La Aldea y el Mundo

POR LA FORMA DE LAS NUBES

Agustina Bordigoni

Li tenía una memoria increíble. Selectiva, como casi todas las memorias. Pero la suya tenía una precisión inigualable. Jamás recordó el nombre de una calle o una dirección concreta. Su talento era más simple, centrado en las cosas importantes: una plaza, un árbol, el grafiti en una pared e incluso –y esta era una virtud que nadie más podía presumir– el color del cielo y la forma de las nubes.
Cuando salía de su casa rumbo a la escuela sabía que pasaría por el pino, doblaría hacia el antiguo almacén, atravesaría la plaza y justo después de pasar el puesto de flores con perfume a margaritas llegaría a destino. En la puerta de la institución había un árbol de naranjas amargas, que muchos niños despistados y sin experiencia intentaban trepar para alcanzar algunas y comérselas. Al probarlas tenían que beber agua del estanque, en el que los picaflores también se posaban en busca de restos de comida.
A la vuelta, cuando había tiempo, decidía hacer otro camino. El aroma del pan recién salido del horno de la panadería lo llamaba a doblar a la izquierda, pasar por la casa con aspecto antiguo, abandonado y lúgubre, jugar a la rayuela con lo que quedaba del adoquín de la cuadra más corta del pueblo, mirar el balcón del décimo piso del edificio en el que siempre estaba una señora que miraba para abajo, con la esperanza de encontrar algún transeúnte o de que Li, otra vez, atraído por el pan caliente, decidiera pasar por ahí y ofrecerle un cordial saludo. Nunca se habían visto en planta baja o por las calles, pero Li sabía que probablemente podría reconocerla si algún día la viera.
Su casa estaba en medio de otras dos muy particulares. La de la izquierda era amarilla, con ventanas de madera, repleta de macetas con flores y un toldo rayado, un poco descolorido, que resguardaba del sol al matrimonio vecino cuando salía a la vereda a ver la gente pasar. La de la derecha, en cambio, era gris y tenía un estilo muy moderno: por su sistema centralizado de calefacción y refrigeración las ventanas cuadradas nunca se abrían, e incluso quienes la habitaban eran poco conocidos en la zona. A pesar de haberlos visto un par de veces, Li estaba seguro de que no los reconocería si un día los viera en otro lugar.

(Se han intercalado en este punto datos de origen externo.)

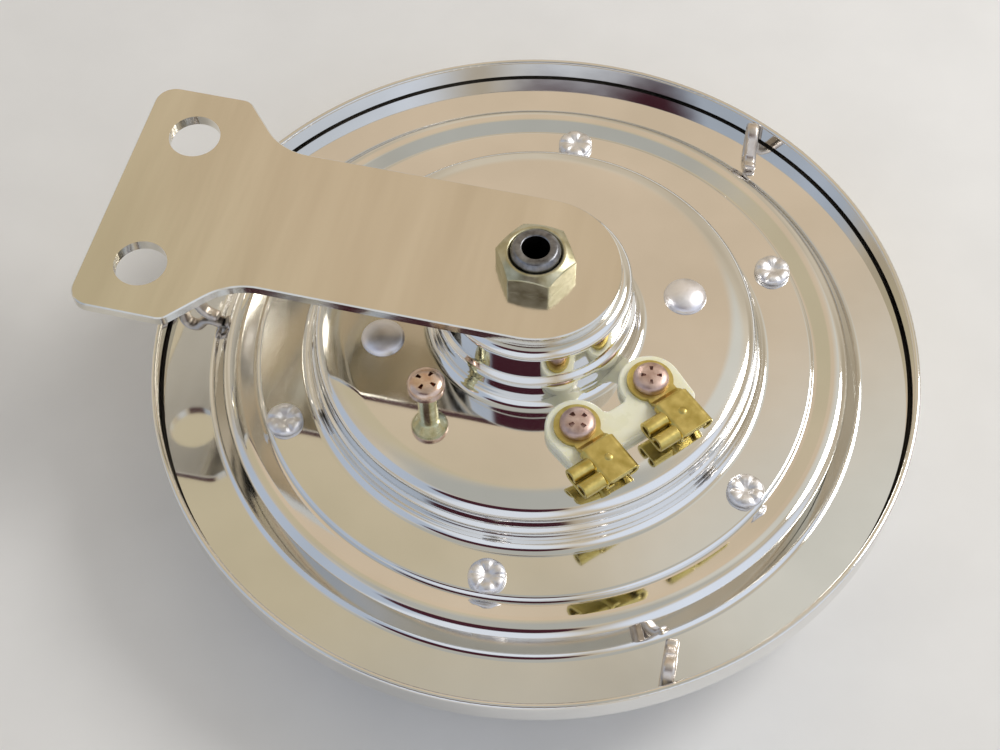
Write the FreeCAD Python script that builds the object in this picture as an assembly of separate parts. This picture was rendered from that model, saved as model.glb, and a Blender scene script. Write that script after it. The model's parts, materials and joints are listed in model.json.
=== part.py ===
import FreeCAD
import Part
import math
import os

from FreeCAD import Vector

os.makedirs("parts", exist_ok=True)

# All sizes are millimetres.  The horn is drawn about its own axis, front rest plane at z 0 and
# rear side up, and is moved at the end so that the bracket's hole pattern is the origin.

# sheet thicknesses
BEZEL_T = 1.3
GRILLE_T = 0.9
PLATE_T = 1.2
DRUM_T = 1.2
BRACKET_T = 2.4

# radii, built outward from the stud so that they add up to a rim radius of 80
STUD_R = 5.1
BOSS_R = 19.2
BOSS_STEP = 1.2
DRUM_TOP_W = 25.0
DRUM_STEP = 1.0
FLANGE_W = 11.8
BEAD_GAP = 3.2
BEAD_W = 3.4
STEP_W = 1.8
ANNULUS_W = 11.6
EDGE_GAP = 0.5
BEAD_BEND = 1.5
PLATE_EDGE = 0.25
BOSS_LOW_R = BOSS_R + BOSS_STEP
DRUM_R = BOSS_LOW_R + DRUM_TOP_W
DRUM_LOW_R = DRUM_R + DRUM_STEP
FLANGE_R = DRUM_LOW_R + FLANGE_W
BEAD_IN_R = FLANGE_R + BEAD_GAP
BEAD_OUT_R = BEAD_IN_R + BEAD_W
STEP_OUT_R = BEAD_OUT_R + STEP_W
PLATE_R = STEP_OUT_R + ANNULUS_W
RIM_R = PLATE_R + EDGE_GAP + BEZEL_T

# heights, built up from the front rest plane
LEDGE_Z = 19.7
SEAT_RISE = 3.9
BEAD_RISE = 0.6
RIM_PROUD = 5.1
DRUM_LOW_H = 5.4
DRUM_H = 5.0
BOSS_LOW_H = 7.2
BOSS_H = 8.0
DRUM_CROWN = 1.9
DRUM_ROLL_W = 5.2
DRUM_ROLL_H = 1.1
DRUM_ROLL_BEND = 11.0
ANNULUS_Z = LEDGE_Z + PLATE_T
SEAT_Z = ANNULUS_Z + SEAT_RISE
FLANGE_Z = SEAT_Z + DRUM_T
RIM_Z = ANNULUS_Z + RIM_PROUD
DRUM_LOW_TOP = FLANGE_Z + DRUM_LOW_H
DRUM_TOP_Z = DRUM_LOW_TOP + DRUM_H
BOSS_LOW_TOP = DRUM_TOP_Z + BOSS_LOW_H
BOSS_TOP_Z = BOSS_LOW_TOP + BOSS_H
BRACKET_TOP_Z = BOSS_TOP_Z + BRACKET_T

# front of the bezel and the grille that lies in it
BOWL_INSET = 4.2
BOWL_Z = 8.0
BOWL_BEND = 9.0
RIM_HEEL = 2.5
LIP_ROUND = 0.55
CREST_INSET = 4.0
CREST_BEND = 5.0
GRILLE_INSET = 3.1
GRILLE_LAP = 5.4
GRILLE_SEAT_R = 22.0
GRILLE_SEAT_RISE = 1.6
SLOT_W = 3.2
SLOT_PITCH = 8.0
SLOT_MARGIN = 4.5
SLOT_SHORTEST = 8.0
BOWL_R = PLATE_R - BOWL_INSET
CREST_OUTER_R = BOWL_R - CREST_INSET
GRILLE_R = CREST_OUTER_R - GRILLE_INSET
CREST_INNER_R = GRILLE_R - GRILLE_LAP
SLOT_FIELD_R = CREST_INNER_R - SLOT_MARGIN
SLOT_INNER_R = GRILLE_SEAT_R + 4.0
SLOT_ROWS = int((SLOT_FIELD_R - SLOT_SHORTEST) / SLOT_PITCH)

# rivets
RIVET_INSET = 4.0
RIVET_CIRCLE_R = FLANGE_R - RIVET_INSET
RIVET_COUNT = 6
RIVET_ANGLE = 33.0
RIVET_SHANK_R = 2.3
RIVET_HEAD_R = 3.9
RIVET_HEAD_H = 1.3
RIVET_EYE_R = 1.3
RIVET_EYE_DEPTH = 2.2
DOME_OUT = 10.8
DOME_CIRCLE_R = BOSS_LOW_R + DOME_OUT
DOME_ANGLE = 22.3
DOME_R = 4.4
DOME_H = 1.9
DOME_SHANK_R = 2.0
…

Li Jingwei se reencontró con su madre tres décadas después de ser secuestrado. Logró hacerlo gracias a un mapa de su ciudad natal, que hizo con sus recuerdos de la infancia. Compartió el dibujo en las redes sociales y la publicación se hizo tan viral que a los pocos días vinieron las pruebas de ADN y la identificación de su familia biológica, en la provincia china de Yunnan.  

«Soy un niño que está buscando su hogar. Un vecino calvo me llevó a Henan alrededor de 1989, cuando tenía unos 4 años. Este es un mapa del área de mi hogar que he extraído de memoria», contó en un video que incluía características del lugar, como un edificio que él creía que era una escuela, un bosque de bambú y un pequeño estanque.


A veces hacemos mapas en nuestra cabeza. Mapas que no registran lugares sino más bien pensamientos: ¿Qué pasaría si tomo tal camino, aunque me desvíe del original? ¿Qué pasa si hago un nuevo mapa, en donde me vuelva  a reconstruir? ¿Qué pasa si registro nuevos detalles que no había visto?
Y, sobre todo: ¿Qué es lo que me detengo a observar en el camino que transito todos los días?

Probablemente algunas cosas pasan tan delante de nuestros sentidos que no las advertimos, y sin embargo son indispensables para marcarnos el destino.
La señora del décimo piso lo esperó en el balcón, cerca de las nubes, durante todos estos años. Sabía  que algún día el aroma del pan caliente lo traería de vuelta. Y cuando Li volvió allí estaba ella, mucho mayor, pero con la misma sonrisa.